如何在python中的列表中将float转换为int？

Question

I am facing problem in converting float to int in python list.

One of the elements of the list looks like this:

{'artForm': 'Madur',
  'artistName': 'Bharati Dolai',
  'gender': 'F',
  'district': 'Paschim Medinipur',
  'phone': '',
  'artisanCard': {'exists': 'N', 'cardNo': ''},
  'dob': '',
  'age': 45.0,
  'year': 1971.0,
  'education': 'I',
  'childrenGoToSchool': 'Y'
}

I am unable to convert the age and year to int.

My code:

for i in range(len(d)):
    int(d[i]['age'])

And I get the following error

ValueError: cannot convert float NaN to integer

Desired output:

 {'artForm': 'Madur',
      'artistName': 'Bharati Dolai',
      'gender': 'F',
      'district': 'Paschim Medinipur',
      'phone': '',
      'artisanCard': {'exists': 'N', 'cardNo': ''},
      'dob': '',
      'age': 45,                  #converted to int
      'year': 1971,               #converted to int
      'education': 'I',
      'childrenGoToSchool': 'Y'
    }

Answer 1

You have some ages which are NaNs in your list.

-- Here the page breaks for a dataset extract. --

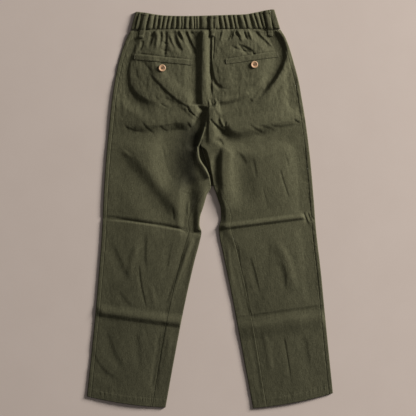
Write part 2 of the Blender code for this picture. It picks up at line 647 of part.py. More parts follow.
def build_button(name, x, y, cloth):
    """Turned disc with a rim and a dish, and four holes through the dish."""
    bottom = highest(cloth, x, y, BUTTON_REACH, BUTTON_REACH) + LAYER_GAP
    mesh = bmesh.new()
    outline = [mesh.verts.new((radius * MM, 0, height * MM)) for radius, height in BUTTON_PROFILE]
    edges = [mesh.edges.new(pair) for pair in zip(outline[:-1], outline[1:])]
    bmesh.ops.spin(mesh, geom=outline + edges, cent=(0, 0, 0), axis=(0, 0, 1),
                   angle=2 * math.pi, steps=BUTTON_SIDES, use_merge=True)
    bmesh.ops.remove_doubles(mesh, verts=mesh.verts[:], dist=0.01 * MM)
    bmesh.ops.recalc_face_normals(mesh, faces=mesh.faces[:])
    button = new_object(name, mesh, new_material(name + "_horn", HORN, 0.35))
    button.location = (x * MM, y * MM, bottom * MM)

    drill = bmesh.new()
    for k in range(4):
        angle = math.pi / 4 + k * math.pi / 2
        place = bmesh.ops.create_cone(drill, cap_ends=True, segments=HOLE_SIDES,
                                      radius1=HOLE_RADIUS * MM, radius2=HOLE_RADIUS * MM,
                                      depth=12 * MM)
        bmesh.ops.translate(drill, verts=place["verts"],
                            vec=(HOLE_RING * math.cos(angle) * MM,
                                 HOLE_RING * math.sin(angle) * MM, 0))
    cutter = new_object(name + "_holes", drill, button.data.materials[0])
    cutter.location = button.location
    cutter.hide_render = True
    cutter.display_type = "WIRE"
    cut = button.modifiers.new("holes", "BOOLEAN")
    cut.operation = "DIFFERENCE"
    cut.object = cutter


def build():
    for obj in list(bpy.data.objects):
        bpy.data.objects.remove(obj)
    left = Leg("left", -1, LEFT_OUTER, LEFT_INNER, LEFT_INSEAM_INSET, LEFT_ACROSS, LEFT_WELT,
               (1, 2))
    right = Leg("right", 1, RIGHT_OUTER, RIGHT_INNER, RIGHT_INSEAM_INSET, RIGHT_ACROSS,
                RIGHT_WELT, (4, 3))
    cloth = []
    for leg in (left, right):
        panel = build_back_panel(leg)
        build_front_panel(leg)
        build_welt(leg, panel)
        cloth.append(panel.reshape(-1, 3))
    cloth.append(build_waistband_back((left, right)).reshape(-1, 3))
    build_waistband_front((left, right))
    cloth = np.concatenate(cloth)
    for row in BELT_LOOPS:
        build_belt_loop(*row, cloth)
    for row in BUTTONS:
        build_button(*row, cloth)


build()
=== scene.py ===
"""Olive linen trousers laid face down on a pale surface, seen from straight above.

+X is to the right of the back view, +Y towards the waist, +Z up. Tables are in millimetres.
"""
import math

import bpy
import numpy as np
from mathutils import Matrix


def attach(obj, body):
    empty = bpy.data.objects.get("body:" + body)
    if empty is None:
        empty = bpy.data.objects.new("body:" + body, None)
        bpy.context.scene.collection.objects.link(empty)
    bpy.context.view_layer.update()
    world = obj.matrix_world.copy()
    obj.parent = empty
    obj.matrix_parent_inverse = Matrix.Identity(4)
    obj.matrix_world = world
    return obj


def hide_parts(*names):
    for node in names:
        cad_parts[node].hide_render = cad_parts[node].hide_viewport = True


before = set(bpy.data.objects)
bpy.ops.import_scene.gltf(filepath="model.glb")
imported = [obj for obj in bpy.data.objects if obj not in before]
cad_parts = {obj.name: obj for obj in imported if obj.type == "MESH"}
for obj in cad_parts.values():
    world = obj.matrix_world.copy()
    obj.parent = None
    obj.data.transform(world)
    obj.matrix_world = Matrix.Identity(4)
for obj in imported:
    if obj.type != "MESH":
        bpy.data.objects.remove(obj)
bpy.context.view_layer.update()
MM = 0.001

# ---------------- outline of the garment, in mm
LEFT_OUTER = (
    # y, x
    (447, -198), (426, -209), (396, -220), (366, -229), (321, -238), (276, -245), (201, -253),
    (126, -260), (36, -266), (-54, -270), (-159, -278), (-264, -287), (-354, -296), (-469, -308),
)
RIGHT_OUTER = (
    # y, x
    (450, 176), (426, 190), (396, 201), (366, 210), (321, 222), (276, 230), (201, 242),
    (126, 251), (36, 259), (-54, 266), (-159, 278), (-264, 288), (-354, 297), (-461, 308),
)
LEFT_INNER = (
    # y, x
    (448, 4), (372, 5), (310, 5), (272, -2), (242, -8), (212, -13), (187, -11), (172, -16),
    (160, -25), (147, -27), (132, -26), (116, -19), (100, -8), (82, -1), (56, 3), (36, -7),
    (6, -16), (-24, -25), (-40, -26), (-58, -21), (-84, -26), (-129, -38), (-249, -65),
    (-369, -88), (-497, -111),
)
RIGHT_INNER = (
    # y, x
    (448, 4), (372, 5), (310, 5), (272, -2), (242, -8), (212, -13), (187, -11), (172, -16),
    (160, -25), (147, -11), (132, -6), (116, -2), (100, 1), (82, 5), (56, 9), (42, 14),
    (21, 21), (0, 27), (-24, 28), (-50, 22), (-70, 24), (-99, 30), (-204, 52), (-324, 75),
    (-499, 108),
)
FRONT_MEETING = (
    # y, x: where the two front panels meet below the slot
    (160, -25), (147, -18), (132, -13), (116, -8), (100, -3), (82, 2), (56, 6),
)
LEFT_INSEAM_INSET = (
    # y, inset
    (56, 7), (36, 12), (6, 21), (-40, 29), (-100, 34), (-300, 36), (-497, 34),
)
RIGHT_INSEAM_INSET = (
    # y, inset
    (56, 7), (36, 12), (6, 20), (-40, 28), (-100, 35), (-300, 38), (-499, 34),
)
BAND_TOP = (
    # x, y
    (-186, 493), (-168, 492), (-138, 487), (-109, 484), (-65, 483), (-5, 484), (55, 486),
    (86, 487), (116, 492), (146, 498), (161, 499),
)
BAND_TOP_ENDS, BAND_FOOT_ENDS = (-186, 161), (-198, 176)
SIDE_SEAM_INSET = 10
FORK_Y, CROTCH_Y = 160, 56
WAIST_Y = 448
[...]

If these cannot be removed you could try wrapping your code in a try-except statement:

num_of_nans = 0

for entry in d:
    try:
        entry['age'] = int(entry['age'])
    except ValueError:
        entry['age'] = 'Age not known'
        num_of_nans += 1

You may want to count the number of NaNs so you have an idea of how many of your entries are missing.

Answer 2

Using dict comprehension :

import math  

print({k: int(v) if k == 'age' or k == 'year' and not math.isnan(v) else v for k,v in d.items()})

OUTPUT :

{

 'artForm': 'Madur', 'artistName': 'Bharati Dolai', 'gender': 'F', 
 'district': 'Paschim Medinipur', 'phone': '', 
 'artisanCard': {'exists': 'N', 'cardNo': ''}, 
 'dob': '', 'age': 45, 'year': 1971, 
 'education': 'I', 'childrenGoToSchool': 'Y'

}

EDIT :

If you only want the specific columns:

print({k: int(v) for k, v in d.items() if k == 'age' or k == 'year' and not math.isnan(v)})

OUTPUT :

{'age': 45, 'year': 1971}

Answer 3

one liner

>>> test_dict = {"value1": 111.2, "value2": "asd", "value3": 13.232}
>>> test_dict = {key: int(math.floor(value)) if isinstance(value, float) else value for key, value in test_dict.items()}
>>> test_dict
{'value1': 111, 'value2': 'asd', 'value3': 13}

Answer 4

Some of your values are NaN . Also, you missed the assignment operation.

import math
for i in range(len(d)):
    if not math.isnan(d[i]['age']):
        d[i]['age'] = int(d[i]['age'])

Answer 5

Do the same within a try block as some of the values for the 'age' key is NaN :

for i in range(len(d)):
    try:
        d[i]['age'] = int(d[i]['age'])
    except Exception as e1:
        pass

This will also help to avoid those cases where 'age' key has vacant string like '' .

Answer 6

try this:

d = {'artForm': 'Madur',
  'artistName': 'Bharati Dolai',
  'gender': 'F',
  'district': 'Paschim Medinipur',
  'phone': '',
  'artisanCard': {'exists': 'N', 'cardNo': ''},
  'dob': '',
  'age': 45.0,
  'year': 1971.0,
  'education': 'I',
  'childrenGoToSchool': 'Y'
}


for i in range(len(d)):
    #convert age to int and replace age
    d['age'] = int(d['age'])
#if you want to convert all the floats to ints:
for k in list(d):#list d to get all the key
    #test is float?
    if isinstance(d[k], float):
        #yes? convert it to int
        d[k] = int(d[k])
    #else pass
    else:
        pass

print(d)

Answer 7

Better to have a default value if the property is missing or incorrect. and you don't need to use range to loop a list.

for u in d:
    try:
        u["age"] = int(u["age"])
    except ValueError:
        u["age"] = 0

    try:
        u["year"] = int(u["year"])
    except ValueError:
        u["year"] = 0